Note: "*" indicates words that exist in both Malay and Betawi.

==Phonology==
===Vowels ===

Vowels Table
|  | Front | Central | Back |
|---|---|---|---|
| High | i |  | u |
| Mid | e | ə | o |
| Low |  | a |  |

===Consonants ===

Consonants Table
|  | Bilabial | Dental | Alveolar | Post- alveolar | Palatal | Velar | Uvular | Glottal |
|---|---|---|---|---|---|---|---|---|
| Plosive & affricate | p b | t̪ | d | tʃ dʒ |  | k g |  | (ʔ) |
| Nasal | m |  | n |  | ɲ | ŋ |  |  |
| Fricative |  |  | s |  |  |  | ʁ | (h)^{2} |
| Approximant | w |  |  |  | j |  |  |  |
| Lateral approximant |  |  | l |  |  |  |  |  |

There are three ways in which Cocos Malay differs from Standard Malay and Indonesian:
1. The uvular [ʁ] which always occurs intervocalically is present in Coco Malay but not in Standard Malay or Indonesian.
2. Certain consonants, [f v ʃ z], which occur in Standard Malay are not present in Cocos Malay.
3. With regard to the [h] amongst the three languages, the [h] in Cocos Malay is often dropped, especially in word-initial position. Examples include:

| Standard Malay | Cocos Malay | English Gloss |
|---|---|---|
| [ˈhisap˺] | [ˈisap˺] | 'suck' |
| [ˈhuta̪ n] | [ˈuta̪ n] | 'forest' |
| [ˈhiduŋ] | [ˈiduŋ] | 'nose' |
| [ˈhaus] | [ˈaus] | 'thirsty' |

==Sample text==
Cocos Malay:

Saban minggu orang tu kərja'an presa tu, raun tu. Kalo' aer kring bole mənyəbərang, aer bəsar bole bawa' jukung tu, ame' məngkali ada yu masu', ganggu nang di dalam situ tu, bunu tu. Itu macam-macam ikan ada situ tu. Emang dia punya pintu dua, jukung bole masu' emangnya.

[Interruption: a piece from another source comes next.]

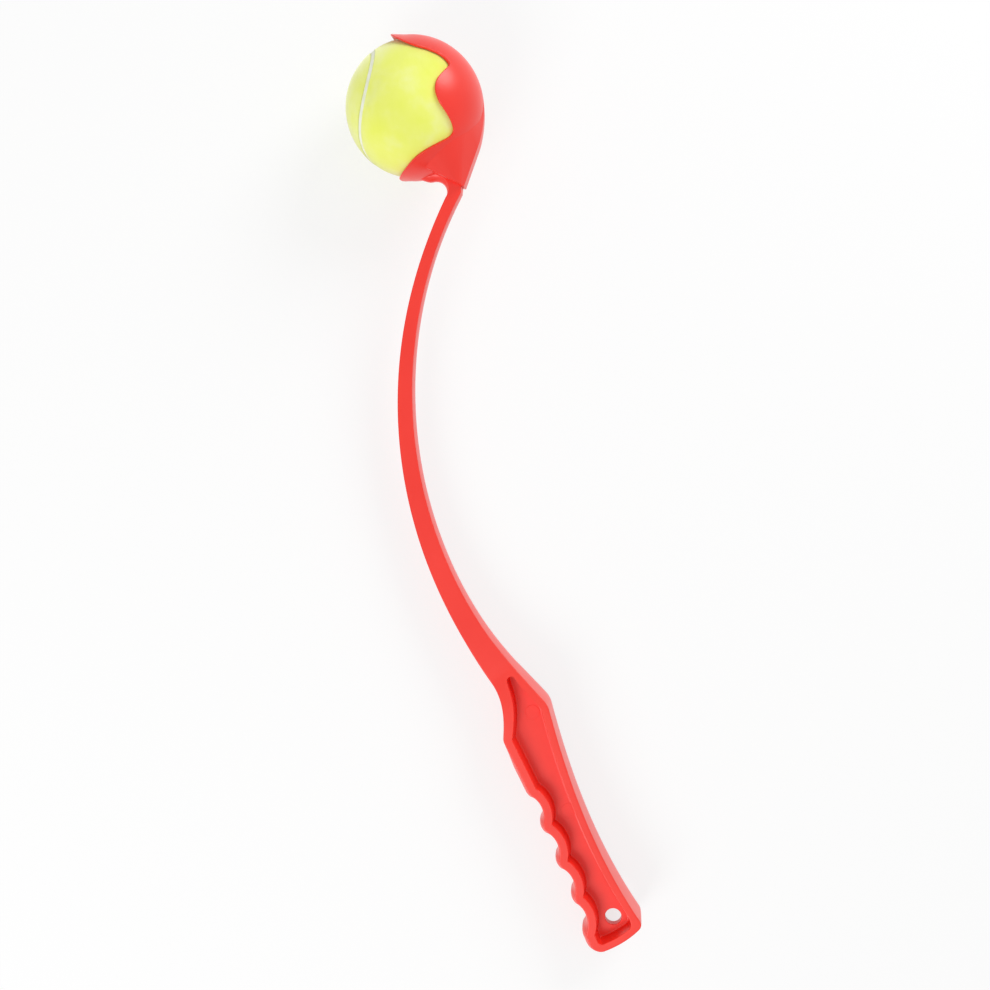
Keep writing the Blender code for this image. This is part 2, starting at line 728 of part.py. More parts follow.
def seam_shares():
    # Places along the seam, spread evenly as both panels' poles see them
    fine = 12 * SEAM_STEPS
    travelled = [0]
    for k in range(fine):
        one = seam_direction(k / fine)
        other = seam_direction((k + 1) / fine)
        spin = math.radians((heading_of(other) - heading_of(one) + 180) % 360 - 180)
        climb = math.asin(other.z) - math.asin(one.z)
        travelled.append(travelled[-1] + math.hypot(spin, climb))
    shares = []
    for k in range(fine):
        if travelled[k] >= travelled[-1] * len(shares) / SEAM_STEPS:
            shares.append(k / fine)
    return shares


def seam_side(share):
    # Across the seam, along the ball's surface, towards the first panel
    step = 1 / (8 * SEAM_STEPS)
    along = seam_direction(share + step) - seam_direction(share - step)
    return seam_direction(share).cross(along).normalized()


def seam_bead(material, parent):
    half = SEAM_WIDTH / 2
    bottom = CORE_RADIUS + BALL_GAP
    top = BALL_RADIUS - SEAM_RECESS
    profile = ((-half, bottom), (half, bottom), (half, top - half), (0, top), (-half, top - half))
    bm = bmesh.new()
    loops = []
    for share in seam_shares():
        middle = seam_direction(share)
        side = seam_side(share)
        loops.append([bm.verts.new(middle * height + side * offset) for offset, height in profile])
    for lower, upper in zip(loops, loops[1:] + loops[:1]):
        for k in range(len(profile)):
            following = (k + 1) % len(profile)
            bm.faces.new((lower[k], lower[following], upper[following], upper[k]))
    return make_object("ball_seam", bm, material, parent)


def felt_panel(name, side, material, parent):
    # One of the two alike panels; the second is the first, turned a quarter and upside down
    pole = Vector((0, 0, side))
    groove = SEAM_WIDTH / 2 + BALL_GAP
    # The flats between the rings, too, clear the core
    half_step = math.radians(FELT_REACH_ANGLE / FELT_RINGS) / 2
    bottom = (CORE_RADIUS + BALL_GAP) / math.cos(half_step)
    bm = bmesh.new()
    outer_pole = bm.verts.new(pole * BALL_RADIUS)
    inner_pole = bm.verts.new(pole * bottom)
    loops = []
    for share in seam_shares():
        edge = (seam_direction(share) * BALL_RADIUS + seam_side(share) * side * groove).normalized()
        angle = pole.angle(edge)
        spin = Matrix.Rotation(1, 3, pole.cross(edge)).to_quaternion().axis
        lead = FELT_EDGE_ROUND / BALL_RADIUS
        outside = []
        inside = []
        for ring in range(1, FELT_RINGS + 1):
            turned = pole.copy()
            turned.rotate(Matrix.Rotation((angle - lead) * ring / FELT_RINGS, 3, spin))
            outside.append(turned * BALL_RADIUS)
            inside.append(turned * bottom)
        outside.append(edge * (BALL_RADIUS - FELT_EDGE_ROUND))
        inside.append(edge * bottom)
        loops.append([bm.verts.new(point) for point in outside + inside[::-1]])
    for one, other in zip(loops, loops[1:] + loops[:1]):
        bm.faces.new((outer_pole, one[0], other[0]))
        for k in range(len(one) - 1):
            bm.faces.new((one[k], one[k + 1], other[k + 1], other[k]))
        bm.faces.new((inner_pole, other[-1], one[-1]))
    return make_object(name, bm, material, parent, 50)


def core_half(name, side, material, parent):
    # Half of the hollow rubber core, open at the bond to the other half
    bm = bmesh.new()
    inner = CORE_RADIUS - CORE_WALL
    bond = BALL_GAP / 2
    profile = []
    for radius, order in ((CORE_RADIUS, 1), (inner, -1)):
        low = math.asin(bond / radius)
        points = []
        for ring in range(CORE_RINGS):
            angle = low + (math.pi / 2 - low) * (1 - (ring + 1) / CORE_RINGS)
            points.append((radius * math.cos(angle), radius * math.sin(angle)))
        profile += points[::order]
    outer_pole = bm.verts.new((0, 0, side * CORE_RADIUS))
    inner_pole = bm.verts.new((0, 0, side * inner))
    loops = []
    for k in range(CORE_SIDES):
        turn = 2 * math.pi * k / CORE_SIDES
        loops.append([bm.verts.new((out * math.cos(turn), out * math.sin(turn), side * up))
                      for out, up in profile])
    for one, other in zip(loops, loops[1:] + loops[:1]):
        bm.faces.new((outer_pole, one[0], other[0]))
        for k in range(len(one) - 1):
            bm.faces.new((one[k], one[k + 1], other[k + 1], other[k]))
        bm.faces.new((inner_pole, other[-1], one[-1]))
    return make_object(name, bm, material, parent)


def ball(parent):
    turns = make_empty("ball_turn", parent)
    turns.rotation_euler = Euler([math.radians(angle) for angle in BALL_TURN_ANGLES])
    felt = make_material("yellow felt", (0.83, 0.93, 0.18), 0.95)
    cement = make_material("pale rubber cement", (0.85, 0.87, 0.66), 0.6)
    rubber = make_material("core rubber", (0.12, 0.12, 0.12), 0.8)
    felt_panel("felt_panel_a", 1, felt, turns)
    felt_panel("felt_panel_b", -1, felt, turns)
    seam_bead(cement, turns)
    core_half("core_half_a", 1, rubber, turns)
    core_half("core_half_b", -1, rubber, turns)


def floor_normal():
    # Upward direction of the floor on which the ball and two corners of the lower rim rest
    low = Vector((0, 0, HANDLE_THICKNESS / 2))
    corners = [point + way * width - low for point, way, width, crown in grip_places()]
    best = None
    for k in range(len(corners) - 1):
        for other in range(k + 1, len(corners)):
            normal = normal_through(corners[k], corners[other])
            if normal and all(normal.dot(corner) > -BALL_RADIUS - TINY for corner in corners):
                spread = (corners[k] - corners[other]).length
                if best is None or spread > best[0]:
                    best = (spread, normal)
    return best[1]


def normal_through(one, other):
    # Unit normal of the plane through two points that also touches the ball from below
    along = one.cross(other)
    if along.length < TINY**2:
        return None
    # In the span of the two points: dot products with both equal minus the ball's radius
    a, b, c = one.length_squared, one.dot(other), other.length_squared
    scale = a * c - b * b
    within = (one * (c - b) + other * (a - b)) * (-BALL_RADIUS / scale)
    if within.length_squared > 1:
        return None
    rise = along.normalized() * math.sqrt(1 - within.length_squared)
    return within + (rise if rise.z > 0 else -rise)


def lay_on_floor(pose):
    # Turn the pose so that the floor is level, then set the whole on it, centred
    pose.rotation_mode = "QUATERNION"
    pose.rotation_quaternion = floor_normal().rotation_difference(Vector((0, 0, 1)))
    bpy.context.view_layer.update()
    graph = bpy.context.evaluated_depsgraph_get()
    corners = []
    for item in bpy.data.objects:
        if item.type == "MESH" and not item.hide_render:
            shape = item.evaluated_get(graph)
            corners += [shape.matrix_world @ vertex.co for vertex in shape.data.vertices]
    low = [min(corner[axis] for corner in corners) for axis in range(3)]
    high = [max(corner[axis] for corner in corners) for axis in range(3)]
    pose.location = Vector((-(low[0] + high[0]) / 2, -(low[1] + high[1]) / 2, -low[2]))


def main():
    clear_scene()
    pose = make_empty("lying_pose")
    thrower_body(pose)
    ball(make_empty("ball_centre", pose))
    lay_on_floor(pose)


main()
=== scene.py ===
import json
import math

import bmesh
import bpy
from mathutils import Euler, Matrix, Vector, noise


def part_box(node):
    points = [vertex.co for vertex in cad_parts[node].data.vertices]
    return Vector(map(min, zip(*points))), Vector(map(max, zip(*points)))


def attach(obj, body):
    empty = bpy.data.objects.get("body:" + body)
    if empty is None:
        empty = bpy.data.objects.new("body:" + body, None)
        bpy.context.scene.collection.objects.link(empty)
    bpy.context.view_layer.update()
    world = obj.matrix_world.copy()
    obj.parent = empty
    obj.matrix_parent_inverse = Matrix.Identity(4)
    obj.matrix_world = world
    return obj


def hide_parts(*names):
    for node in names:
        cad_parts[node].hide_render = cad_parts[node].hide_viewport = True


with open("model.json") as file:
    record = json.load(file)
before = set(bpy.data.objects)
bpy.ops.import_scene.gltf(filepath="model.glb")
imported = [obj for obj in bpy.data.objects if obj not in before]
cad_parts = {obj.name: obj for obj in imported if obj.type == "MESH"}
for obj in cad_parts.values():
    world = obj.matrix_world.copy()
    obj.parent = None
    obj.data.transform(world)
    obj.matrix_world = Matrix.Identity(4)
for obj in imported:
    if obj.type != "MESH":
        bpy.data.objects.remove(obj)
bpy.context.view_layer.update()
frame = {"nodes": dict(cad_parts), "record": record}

print("frame loaded")

# Lengths are metres and angles are degrees. The thrower is drawn flat: the ball's centre is
# the origin, +Y runs from the handle to the cup, -X out of the cup's mouth, Z is its thickness.

ballSizes = {
    "radius": 0.0325,
    "felt": 0.0026,  # thickness of the panels
    "edgeRound": 0.0005,  # roll of a panel's edge into the seam
    "seam": 0.0023,  # width of the cement between the panels
    "seamRecess": 0.0002,
    "seamCrown": 0.25,  # how round the cement stands, as a share of half its width
    "seamMinor": 0.21,  # how far the seam's line sways
    "gap": 0.0001,
    "turn": (-30.9, -22.2, -41.4),
    "napHeight": 0.00006,  # how rough the brushed wool stands
    # Tufts, clumps and fibres: how fine they are, their share of the height, and a shift
    "napLayers": ((380, 0.6, (0, 0, 0)), (1100, 1, (5, 3, 1)), (2300, 0.7, (1, 9, 4))),
    "napSink": 1.2,  # the wool's rest below the ball's size, as a share of its height
    "backLift": 5.0,  # angle that lifts a panel's flat-sided back clear of the round core
    "sagScale": 9,  # how often the cement rises and sinks along the seam
    "seamSteps": 288,
    "feltRings": 64,
    "edgeSteps": 6,
    "backRings": 10,
    "crownSteps": 8,
}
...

Spoken Suburban Betawi (Ora Batavian):

Saban minggu tuh orang gawéannya meréksain ntu, ngider-ngiderin ntu. Kalo aér asat, bisa nyebrang; kalo aér naék, bisa naék perahu ntu. Ama kali baé ada hiu ngasup, ngerécokin nyang di dalem situ, dibunuh baé. Ntu ikan macem-macem juga ada di situ. Pantonya ada dua, perahu gé bisa ngasup.

English:

"Every week people would go and check them, they would go on a round. At low tide one could walk over, at high tide one could take a boat, in order to take out or to kill, say, a shark, who had come into the pond and was disturbing the turtles and fish inside. Because there used to be all sorts of fishes in there. There were in fact two gates: boats could come in."